Month 2: Conduct your first round of interviews. Record everything (with permission). Look for patterns in exact words and phrases customers use to describe their problems and your solutions.
Month 3: Apply insights to one specific area—usually ad copy or product pages. Test customer language against your current messaging. Measure the impact on conversion rates and engagement metrics.
The best customer insights come from the moments between the obvious answers. When someone pauses before saying "it's fine," that pause contains more signal than the words that follow.
Months 4-6: Scale successful tests across more touchpoints. Update email sequences, social media content, and product descriptions. Train your customer service team on the language patterns you've discovered.
Core Principles and Frameworks
Start with the assumption that your customers see your product differently than you do. They have different words for the same problems. They prioritize different benefits. They worry about different risks.
The Signal House framework: Listen for emotional language, not just functional feedback. "This makes me feel confident" tells you more about positioning than "this works well." Confidence can be marketed; functionality is table stakes.

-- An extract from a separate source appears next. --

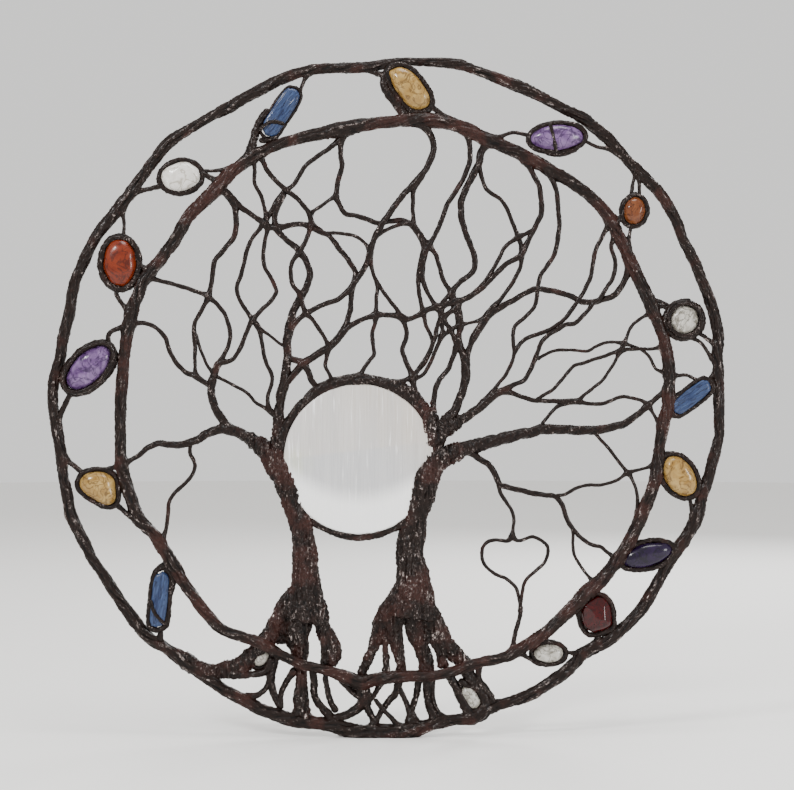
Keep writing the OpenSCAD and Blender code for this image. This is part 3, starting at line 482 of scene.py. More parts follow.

Decode objections into opportunities. When customers say "it's too expensive," they usually mean "I don't understand the value" or "I don't trust it will work." Address the real concern, not the surface complaint.
Map customer language to business outcomes. If customers consistently describe a specific benefit, that becomes your primary value proposition. If they mention a particular concern, that becomes FAQ content or a guarantee you offer.
Advanced Strategies
Timing matters more than most brands realize. Call customers 48-72 hours after purchase, while the decision-making process is still fresh in their minds. Call non-buyers within a week of cart abandonment.
Segment your interview approach by customer lifetime value. High-value customers get longer, deeper conversations. One-time buyers get focused questions about their specific purchase decision. The insights from each group serve different business needs.
Use customer language to identify new market opportunities. When multiple customers describe solving a problem you didn't know about, you've found potential product development gold. When they use specific phrases consistently, you've found your next campaign messaging.
Connect voice of customer data to your attribution models. Customers who were interviewed often become higher-value customers themselves. They feel heard, understood, and more connected to your brand. This compounds the ROI of your customer intelligence investment.